[Scripts that build objects]
--- BEGIN ---

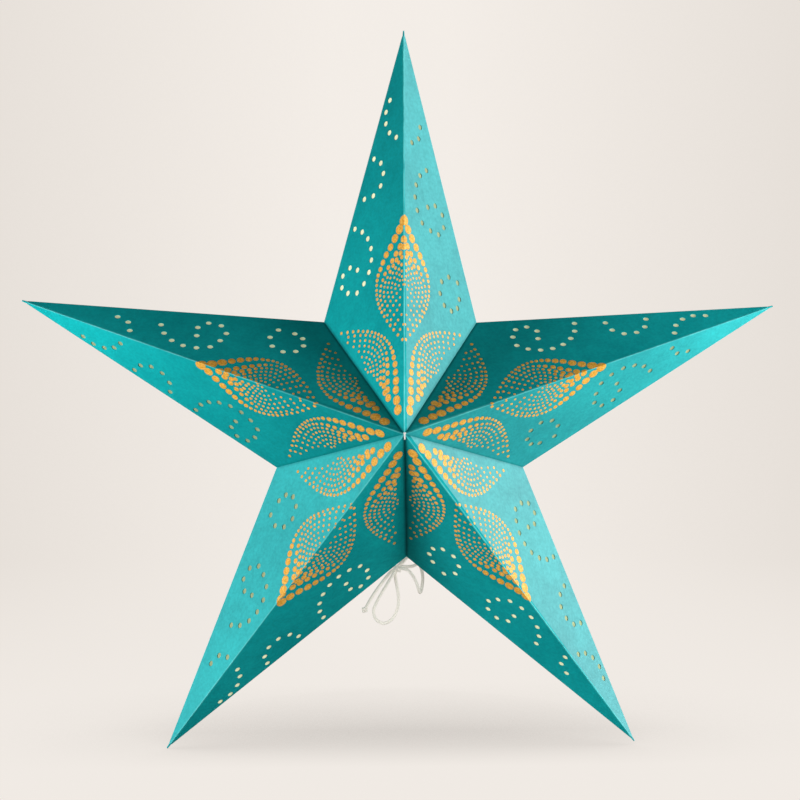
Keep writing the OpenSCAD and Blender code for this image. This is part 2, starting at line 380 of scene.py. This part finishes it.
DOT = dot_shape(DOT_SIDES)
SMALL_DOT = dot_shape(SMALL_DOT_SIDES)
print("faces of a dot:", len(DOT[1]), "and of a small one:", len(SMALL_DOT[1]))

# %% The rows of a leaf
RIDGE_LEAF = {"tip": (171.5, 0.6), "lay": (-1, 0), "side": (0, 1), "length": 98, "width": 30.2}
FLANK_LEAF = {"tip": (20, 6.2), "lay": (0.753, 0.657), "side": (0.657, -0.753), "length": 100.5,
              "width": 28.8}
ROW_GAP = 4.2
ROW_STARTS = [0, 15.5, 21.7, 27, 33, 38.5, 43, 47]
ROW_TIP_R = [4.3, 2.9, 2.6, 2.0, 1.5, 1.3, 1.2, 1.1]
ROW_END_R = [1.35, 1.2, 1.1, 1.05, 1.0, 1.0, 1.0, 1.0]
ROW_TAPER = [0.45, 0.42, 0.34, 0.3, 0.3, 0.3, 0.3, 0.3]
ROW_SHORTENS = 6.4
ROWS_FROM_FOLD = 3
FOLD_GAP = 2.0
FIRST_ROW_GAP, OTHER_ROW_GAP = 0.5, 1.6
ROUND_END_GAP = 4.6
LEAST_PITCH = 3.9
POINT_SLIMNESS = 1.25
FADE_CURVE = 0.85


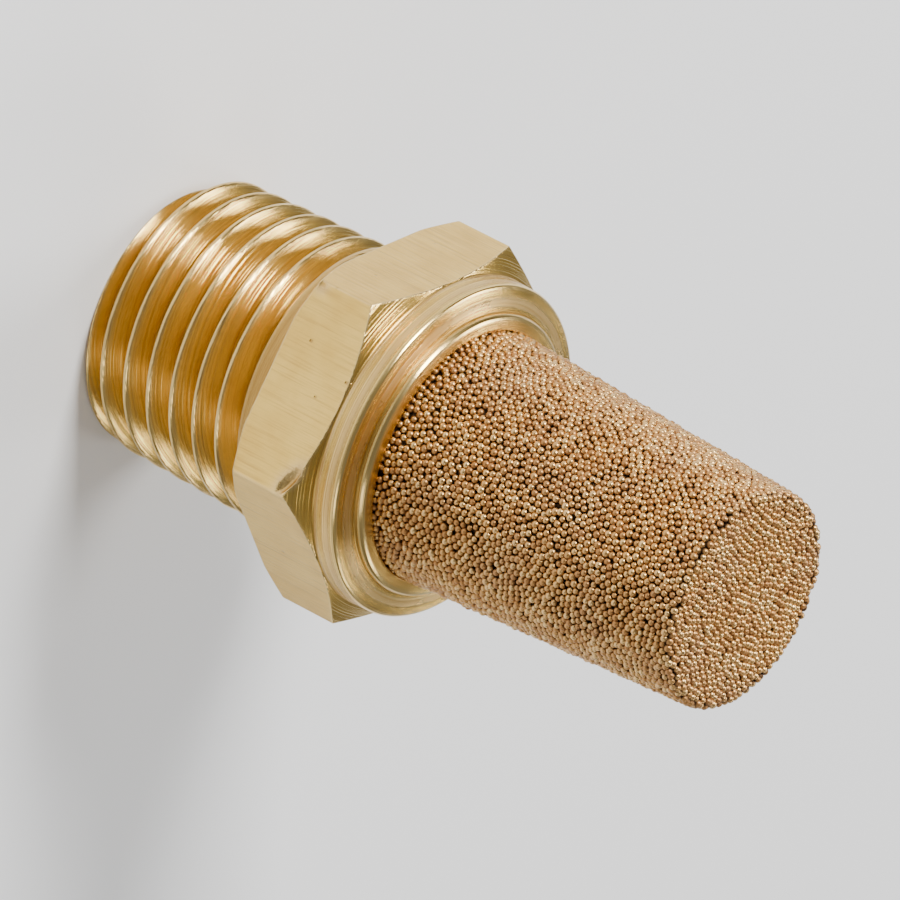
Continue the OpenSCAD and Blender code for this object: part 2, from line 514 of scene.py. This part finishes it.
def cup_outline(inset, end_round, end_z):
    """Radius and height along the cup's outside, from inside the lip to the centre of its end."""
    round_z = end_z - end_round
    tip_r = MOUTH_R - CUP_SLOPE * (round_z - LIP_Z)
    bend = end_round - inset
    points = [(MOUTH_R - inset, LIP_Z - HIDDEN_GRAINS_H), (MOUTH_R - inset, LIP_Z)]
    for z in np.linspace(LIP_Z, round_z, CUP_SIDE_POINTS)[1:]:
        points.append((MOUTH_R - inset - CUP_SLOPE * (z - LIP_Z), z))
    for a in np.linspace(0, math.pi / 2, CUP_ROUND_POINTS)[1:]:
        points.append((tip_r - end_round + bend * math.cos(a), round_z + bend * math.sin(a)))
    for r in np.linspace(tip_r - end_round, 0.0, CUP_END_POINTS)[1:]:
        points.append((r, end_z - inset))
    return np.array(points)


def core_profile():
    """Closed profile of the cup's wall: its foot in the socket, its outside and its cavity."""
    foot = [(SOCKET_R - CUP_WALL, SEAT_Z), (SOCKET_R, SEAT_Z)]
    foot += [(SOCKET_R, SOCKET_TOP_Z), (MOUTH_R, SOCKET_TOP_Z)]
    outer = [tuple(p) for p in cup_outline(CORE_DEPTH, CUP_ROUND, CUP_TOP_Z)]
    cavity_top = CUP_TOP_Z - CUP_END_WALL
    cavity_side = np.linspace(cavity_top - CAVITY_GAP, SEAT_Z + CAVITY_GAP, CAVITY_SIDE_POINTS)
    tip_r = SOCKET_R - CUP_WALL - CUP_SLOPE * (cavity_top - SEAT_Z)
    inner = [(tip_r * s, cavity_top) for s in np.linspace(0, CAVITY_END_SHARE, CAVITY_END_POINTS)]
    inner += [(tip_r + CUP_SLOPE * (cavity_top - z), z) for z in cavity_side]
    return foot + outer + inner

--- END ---

§ WHAT YOU NEED TO DO
Quote every entry exactly.

§ RESPONSE
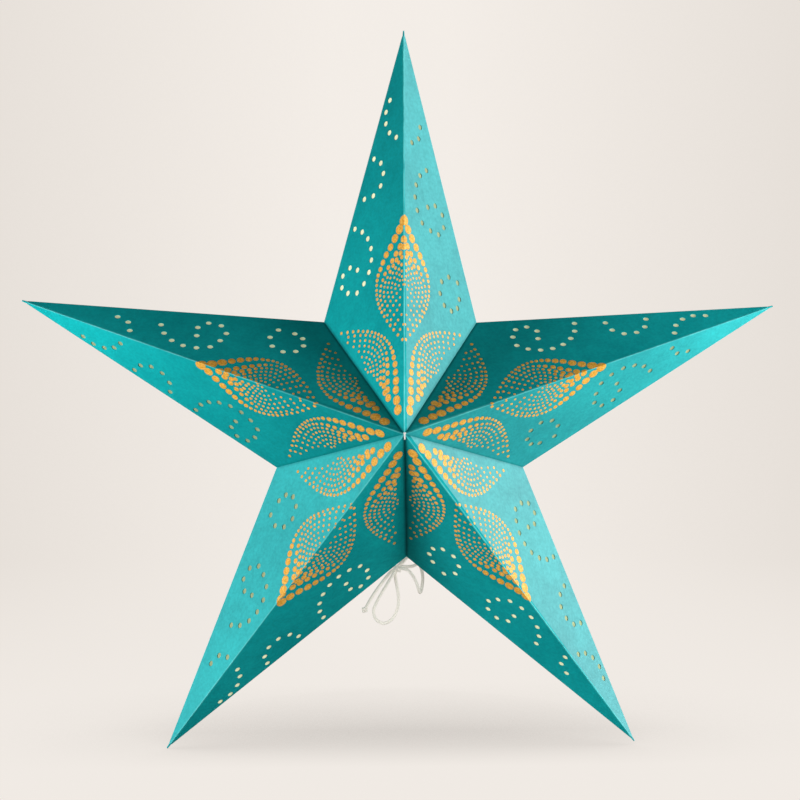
Keep writing the OpenSCAD and Blender code for this image. This is part 2, starting at line 380 of scene.py. This part finishes it.
DOT = dot_shape(DOT_SIDES)
SMALL_DOT = dot_shape(SMALL_DOT_SIDES)
print("faces of a dot:", len(DOT[1]), "and of a small one:", len(SMALL_DOT[1]))

# %% The rows of a leaf
RIDGE_LEAF = {"tip": (171.5, 0.6), "lay": (-1, 0), "side": (0, 1), "length": 98, "width": 30.2}
FLANK_LEAF = {"tip": (20, 6.2), "lay": (0.753, 0.657), "side": (0.657, -0.753), "length": 100.5,
              "width": 28.8}
ROW_GAP = 4.2
ROW_STARTS = [0, 15.5, 21.7, 27, 33, 38.5, 43, 47]
ROW_TIP_R = [4.3, 2.9, 2.6, 2.0, 1.5, 1.3, 1.2, 1.1]
ROW_END_R = [1.35, 1.2, 1.1, 1.05, 1.0, 1.0, 1.0, 1.0]
ROW_TAPER = [0.45, 0.42, 0.34, 0.3, 0.3, 0.3, 0.3, 0.3]
ROW_SHORTENS = 6.4
ROWS_FROM_FOLD = 3
FOLD_GAP = 2.0
FIRST_ROW_GAP, OTHER_ROW_GAP = 0.5, 1.6
ROUND_END_GAP = 4.6
LEAST_PITCH = 3.9
POINT_SLIMNESS = 1.25
FADE_CURVE = 0.85


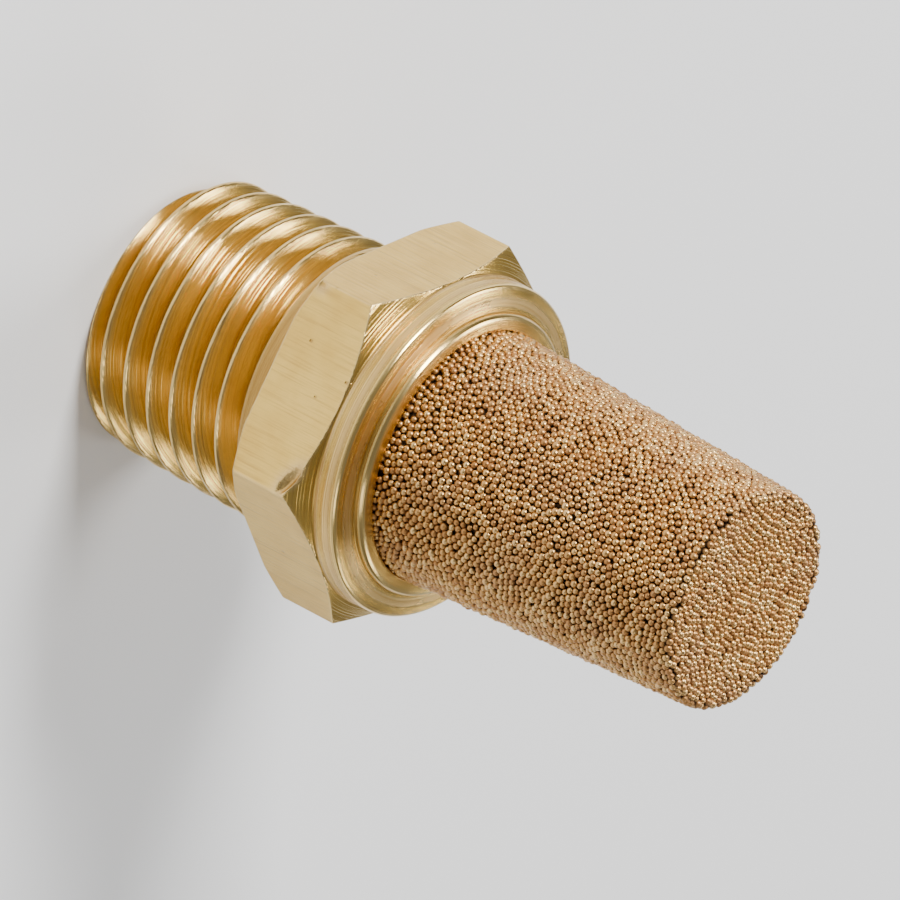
Continue the OpenSCAD and Blender code for this object: part 2, from line 514 of scene.py. This part finishes it.
def cup_outline(inset, end_round, end_z):
    """Radius and height along the cup's outside, from inside the lip to the centre of its end."""
    round_z = end_z - end_round
    tip_r = MOUTH_R - CUP_SLOPE * (round_z - LIP_Z)
    bend = end_round - inset
    points = [(MOUTH_R - inset, LIP_Z - HIDDEN_GRAINS_H), (MOUTH_R - inset, LIP_Z)]
    for z in np.linspace(LIP_Z, round_z, CUP_SIDE_POINTS)[1:]:
        points.append((MOUTH_R - inset - CUP_SLOPE * (z - LIP_Z), z))
    for a in np.linspace(0, math.pi / 2, CUP_ROUND_POINTS)[1:]:
        points.append((tip_r - end_round + bend * math.cos(a), round_z + bend * math.sin(a)))
    for r in np.linspace(tip_r - end_round, 0.0, CUP_END_POINTS)[1:]:
        points.append((r, end_z - inset))
    return np.array(points)


def core_profile():
    """Closed profile of the cup's wall: its foot in the socket, its outside and its cavity."""
    foot = [(SOCKET_R - CUP_WALL, SEAT_Z), (SOCKET_R, SEAT_Z)]
    foot += [(SOCKET_R, SOCKET_TOP_Z), (MOUTH_R, SOCKET_TOP_Z)]
    outer = [tuple(p) for p in cup_outline(CORE_DEPTH, CUP_ROUND, CUP_TOP_Z)]
    cavity_top = CUP_TOP_Z - CUP_END_WALL
    cavity_side = np.linspace(cavity_top - CAVITY_GAP, SEAT_Z + CAVITY_GAP, CAVITY_SIDE_POINTS)
    tip_r = SOCKET_R - CUP_WALL - CUP_SLOPE * (cavity_top - SEAT_Z)
    inner = [(tip_r * s, cavity_top) for s in np.linspace(0, CAVITY_END_SHARE, CAVITY_END_POINTS)]
    inner += [(tip_r + CUP_SLOPE * (cavity_top - z), z) for z in cavity_side]
    return foot + outer + inner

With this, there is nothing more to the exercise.